Purpose According to the Centres for Disease Control and the American College Health Association, a comprehensive strategy for campus-based sexual assault prevention should span individual, peer/partner, organisational, and community levels blended with universal, selective, and indicated approaches. Campus-based educational programs are one component of this broad strategy and are often implemented, but rarely evaluated. We present evaluation data from a theoretically-grounded sexual assault prevention program, Relationship Remix, administered on campus to first-year students at a large public university. Relationship Remix falls within the universal prevention domain and spans multiple socio-ecological levels by emphasising individual values and behaviour, including some content on bystander intervention, and being delivered by peers (e.g., trained student volunteers).

Methods/Approach First-year students attended the 1.5 hour program in groups during the first semester at a large, public Midwestern university. Students completed web-based surveys immediately before and after attending Relationship Remix. Data regarding attitudes and knowledge are reported among 2305 first-year students who were 55.1% female, 70.7% White, and 90.6% heterosexual.

Results On 8 of 10 questionnaire items assessing program-related knowledge and attitudes, students reported significantly more favourable responses at post-test. For example, students reported greater awareness of campus resources, ability to define consent, and confidence in communicating with partners.

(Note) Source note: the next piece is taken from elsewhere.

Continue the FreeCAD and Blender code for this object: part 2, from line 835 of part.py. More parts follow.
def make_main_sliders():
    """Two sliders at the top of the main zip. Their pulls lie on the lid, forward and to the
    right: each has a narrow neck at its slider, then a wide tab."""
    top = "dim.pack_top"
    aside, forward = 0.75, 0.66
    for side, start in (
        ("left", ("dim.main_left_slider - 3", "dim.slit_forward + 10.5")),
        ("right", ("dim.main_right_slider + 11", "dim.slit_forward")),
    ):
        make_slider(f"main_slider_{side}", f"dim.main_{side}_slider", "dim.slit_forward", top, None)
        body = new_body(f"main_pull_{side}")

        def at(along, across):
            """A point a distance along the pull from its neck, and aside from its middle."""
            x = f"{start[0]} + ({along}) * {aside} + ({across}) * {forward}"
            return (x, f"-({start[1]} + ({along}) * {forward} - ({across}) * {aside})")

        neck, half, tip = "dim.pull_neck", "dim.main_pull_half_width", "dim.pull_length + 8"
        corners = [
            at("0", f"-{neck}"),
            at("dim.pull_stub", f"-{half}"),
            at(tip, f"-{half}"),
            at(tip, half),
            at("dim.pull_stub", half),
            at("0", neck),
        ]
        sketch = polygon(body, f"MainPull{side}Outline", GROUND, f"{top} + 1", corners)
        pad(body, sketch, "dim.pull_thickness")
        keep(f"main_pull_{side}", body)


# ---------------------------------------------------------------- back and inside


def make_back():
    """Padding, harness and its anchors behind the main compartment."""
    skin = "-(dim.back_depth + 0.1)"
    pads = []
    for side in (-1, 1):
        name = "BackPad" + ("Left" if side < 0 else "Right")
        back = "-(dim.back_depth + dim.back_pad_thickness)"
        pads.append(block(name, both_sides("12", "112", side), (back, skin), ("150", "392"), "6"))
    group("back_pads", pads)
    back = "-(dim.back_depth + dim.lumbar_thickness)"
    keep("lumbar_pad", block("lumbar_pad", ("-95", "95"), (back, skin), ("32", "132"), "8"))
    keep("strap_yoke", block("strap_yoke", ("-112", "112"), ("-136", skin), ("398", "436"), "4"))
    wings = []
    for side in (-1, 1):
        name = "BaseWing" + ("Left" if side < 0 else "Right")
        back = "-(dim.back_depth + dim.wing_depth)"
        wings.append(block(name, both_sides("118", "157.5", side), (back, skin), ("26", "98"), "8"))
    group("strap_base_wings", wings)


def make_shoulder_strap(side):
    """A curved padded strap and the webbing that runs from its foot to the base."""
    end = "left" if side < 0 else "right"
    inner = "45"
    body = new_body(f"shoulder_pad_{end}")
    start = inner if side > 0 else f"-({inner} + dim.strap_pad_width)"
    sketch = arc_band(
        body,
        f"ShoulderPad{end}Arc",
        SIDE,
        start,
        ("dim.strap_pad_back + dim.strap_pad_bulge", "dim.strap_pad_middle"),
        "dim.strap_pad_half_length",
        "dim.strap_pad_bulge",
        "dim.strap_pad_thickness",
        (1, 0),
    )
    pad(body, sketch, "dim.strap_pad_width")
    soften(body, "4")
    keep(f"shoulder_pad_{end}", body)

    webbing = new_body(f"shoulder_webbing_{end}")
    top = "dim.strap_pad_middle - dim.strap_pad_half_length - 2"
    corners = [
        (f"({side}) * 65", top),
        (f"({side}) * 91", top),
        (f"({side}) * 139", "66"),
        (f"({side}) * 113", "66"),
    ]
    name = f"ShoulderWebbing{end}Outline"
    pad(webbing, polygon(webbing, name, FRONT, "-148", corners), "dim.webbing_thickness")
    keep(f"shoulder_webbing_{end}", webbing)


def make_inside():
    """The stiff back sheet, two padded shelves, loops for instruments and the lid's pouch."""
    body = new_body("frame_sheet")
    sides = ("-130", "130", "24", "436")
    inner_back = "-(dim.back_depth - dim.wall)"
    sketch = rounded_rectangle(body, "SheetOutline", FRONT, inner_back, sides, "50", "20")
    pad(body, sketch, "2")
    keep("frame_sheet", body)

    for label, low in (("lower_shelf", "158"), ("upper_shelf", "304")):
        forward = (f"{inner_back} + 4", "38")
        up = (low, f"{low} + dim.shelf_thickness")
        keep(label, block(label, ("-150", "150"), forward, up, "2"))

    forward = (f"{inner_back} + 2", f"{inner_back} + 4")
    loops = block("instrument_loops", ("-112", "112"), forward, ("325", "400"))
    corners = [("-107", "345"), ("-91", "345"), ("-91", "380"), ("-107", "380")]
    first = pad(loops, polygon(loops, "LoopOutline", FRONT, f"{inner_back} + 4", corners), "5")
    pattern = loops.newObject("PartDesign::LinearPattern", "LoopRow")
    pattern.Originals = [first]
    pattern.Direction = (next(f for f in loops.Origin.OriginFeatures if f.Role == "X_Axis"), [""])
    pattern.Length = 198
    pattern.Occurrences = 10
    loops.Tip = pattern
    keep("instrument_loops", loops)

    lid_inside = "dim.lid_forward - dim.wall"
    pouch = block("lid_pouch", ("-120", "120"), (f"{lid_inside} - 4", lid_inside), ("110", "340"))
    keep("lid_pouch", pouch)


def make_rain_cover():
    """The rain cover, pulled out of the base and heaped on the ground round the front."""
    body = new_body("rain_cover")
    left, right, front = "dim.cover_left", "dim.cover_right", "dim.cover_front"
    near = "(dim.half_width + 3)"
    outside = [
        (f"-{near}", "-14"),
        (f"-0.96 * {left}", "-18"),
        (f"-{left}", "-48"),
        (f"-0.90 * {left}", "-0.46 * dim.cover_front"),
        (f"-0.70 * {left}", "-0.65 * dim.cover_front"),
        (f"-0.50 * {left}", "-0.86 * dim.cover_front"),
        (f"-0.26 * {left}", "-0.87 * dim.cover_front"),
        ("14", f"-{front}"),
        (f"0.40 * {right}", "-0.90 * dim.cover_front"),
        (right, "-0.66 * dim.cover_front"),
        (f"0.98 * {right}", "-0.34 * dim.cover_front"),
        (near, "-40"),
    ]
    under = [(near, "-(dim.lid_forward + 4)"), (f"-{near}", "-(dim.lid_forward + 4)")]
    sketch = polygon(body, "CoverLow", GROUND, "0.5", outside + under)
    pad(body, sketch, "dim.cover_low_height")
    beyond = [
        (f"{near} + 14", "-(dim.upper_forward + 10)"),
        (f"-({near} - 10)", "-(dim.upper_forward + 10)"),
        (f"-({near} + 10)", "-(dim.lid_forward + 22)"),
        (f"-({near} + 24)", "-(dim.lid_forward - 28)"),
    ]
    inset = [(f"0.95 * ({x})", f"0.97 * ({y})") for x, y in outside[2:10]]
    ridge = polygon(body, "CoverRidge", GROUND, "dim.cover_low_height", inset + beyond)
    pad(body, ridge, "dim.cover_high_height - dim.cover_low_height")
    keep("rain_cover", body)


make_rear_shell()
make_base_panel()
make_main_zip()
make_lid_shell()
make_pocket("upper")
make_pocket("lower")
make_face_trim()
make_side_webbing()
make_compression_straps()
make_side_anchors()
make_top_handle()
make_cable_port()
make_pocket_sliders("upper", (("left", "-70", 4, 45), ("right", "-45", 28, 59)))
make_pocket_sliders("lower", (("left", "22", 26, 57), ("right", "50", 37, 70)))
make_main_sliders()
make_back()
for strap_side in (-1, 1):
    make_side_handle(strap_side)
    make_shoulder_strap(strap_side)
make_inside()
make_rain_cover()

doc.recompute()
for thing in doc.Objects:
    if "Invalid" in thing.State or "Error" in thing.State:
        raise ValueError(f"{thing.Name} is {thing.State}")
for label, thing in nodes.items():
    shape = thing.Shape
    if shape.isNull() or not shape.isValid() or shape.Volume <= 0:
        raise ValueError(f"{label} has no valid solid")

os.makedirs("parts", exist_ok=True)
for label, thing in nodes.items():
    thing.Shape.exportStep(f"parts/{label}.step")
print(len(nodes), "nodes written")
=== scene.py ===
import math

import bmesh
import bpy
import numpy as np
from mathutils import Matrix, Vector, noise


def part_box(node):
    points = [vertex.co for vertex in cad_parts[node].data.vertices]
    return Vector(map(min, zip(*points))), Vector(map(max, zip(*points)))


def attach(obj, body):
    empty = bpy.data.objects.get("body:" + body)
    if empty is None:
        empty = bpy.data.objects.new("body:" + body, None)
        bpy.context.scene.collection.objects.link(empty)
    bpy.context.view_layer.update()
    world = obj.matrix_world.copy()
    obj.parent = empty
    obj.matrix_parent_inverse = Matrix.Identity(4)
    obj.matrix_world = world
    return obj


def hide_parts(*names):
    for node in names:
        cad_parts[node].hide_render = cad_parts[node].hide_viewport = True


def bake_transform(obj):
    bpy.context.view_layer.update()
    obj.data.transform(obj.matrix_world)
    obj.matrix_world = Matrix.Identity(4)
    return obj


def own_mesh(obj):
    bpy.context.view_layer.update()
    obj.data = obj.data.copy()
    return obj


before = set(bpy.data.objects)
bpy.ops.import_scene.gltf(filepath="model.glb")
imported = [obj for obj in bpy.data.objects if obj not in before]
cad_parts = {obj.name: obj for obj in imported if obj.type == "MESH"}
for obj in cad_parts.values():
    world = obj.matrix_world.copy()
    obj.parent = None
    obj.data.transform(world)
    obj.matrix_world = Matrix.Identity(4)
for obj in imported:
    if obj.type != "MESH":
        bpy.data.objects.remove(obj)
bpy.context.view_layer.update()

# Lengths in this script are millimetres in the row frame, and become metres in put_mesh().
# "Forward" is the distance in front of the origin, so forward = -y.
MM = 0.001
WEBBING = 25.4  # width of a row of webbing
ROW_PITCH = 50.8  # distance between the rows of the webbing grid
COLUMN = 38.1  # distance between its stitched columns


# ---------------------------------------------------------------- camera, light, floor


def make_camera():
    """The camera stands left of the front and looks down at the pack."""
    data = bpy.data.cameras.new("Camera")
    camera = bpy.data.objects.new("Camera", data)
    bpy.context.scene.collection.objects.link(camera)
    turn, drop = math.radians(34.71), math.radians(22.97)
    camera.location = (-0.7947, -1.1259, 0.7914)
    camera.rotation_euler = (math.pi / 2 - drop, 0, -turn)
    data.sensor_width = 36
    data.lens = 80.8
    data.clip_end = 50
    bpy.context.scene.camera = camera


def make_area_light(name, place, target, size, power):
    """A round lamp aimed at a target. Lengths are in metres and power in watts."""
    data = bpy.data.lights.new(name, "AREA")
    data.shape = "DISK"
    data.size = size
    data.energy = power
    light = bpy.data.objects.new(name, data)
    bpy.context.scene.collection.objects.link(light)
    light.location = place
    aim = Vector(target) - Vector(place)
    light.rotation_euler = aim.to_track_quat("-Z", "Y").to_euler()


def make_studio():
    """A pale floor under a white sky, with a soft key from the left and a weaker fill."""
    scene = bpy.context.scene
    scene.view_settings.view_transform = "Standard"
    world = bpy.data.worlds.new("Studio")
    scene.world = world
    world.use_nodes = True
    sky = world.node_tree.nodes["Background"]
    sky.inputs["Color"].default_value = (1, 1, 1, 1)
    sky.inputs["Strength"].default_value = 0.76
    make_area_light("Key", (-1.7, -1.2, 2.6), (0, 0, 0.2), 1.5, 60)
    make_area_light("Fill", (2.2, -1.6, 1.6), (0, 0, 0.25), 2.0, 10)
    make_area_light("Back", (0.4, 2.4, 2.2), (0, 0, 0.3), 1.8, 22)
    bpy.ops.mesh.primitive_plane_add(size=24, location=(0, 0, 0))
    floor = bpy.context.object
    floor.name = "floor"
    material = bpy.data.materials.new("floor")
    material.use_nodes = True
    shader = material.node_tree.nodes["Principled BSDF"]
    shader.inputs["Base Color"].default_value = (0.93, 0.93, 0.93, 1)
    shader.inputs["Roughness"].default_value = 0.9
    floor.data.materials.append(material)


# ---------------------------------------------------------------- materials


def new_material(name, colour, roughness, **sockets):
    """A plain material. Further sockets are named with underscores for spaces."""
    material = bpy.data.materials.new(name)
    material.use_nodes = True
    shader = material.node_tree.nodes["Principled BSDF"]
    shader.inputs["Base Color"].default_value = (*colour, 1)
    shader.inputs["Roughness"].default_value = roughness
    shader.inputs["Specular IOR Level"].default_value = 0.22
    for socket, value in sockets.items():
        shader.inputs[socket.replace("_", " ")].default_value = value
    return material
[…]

Conclusion and Significance/Contribution The findings suggest that Relationship Remix positively impacts students’ beliefs and attitudes related to consensual sex and prevention of sexual misconduct. Future research should examine behavioural outcomes and whether this program may be effective in reducing sexual misconduct within multi-pronged prevention strategies. This study provides critical information to inform future prevention programming strategies for campus sexual assault.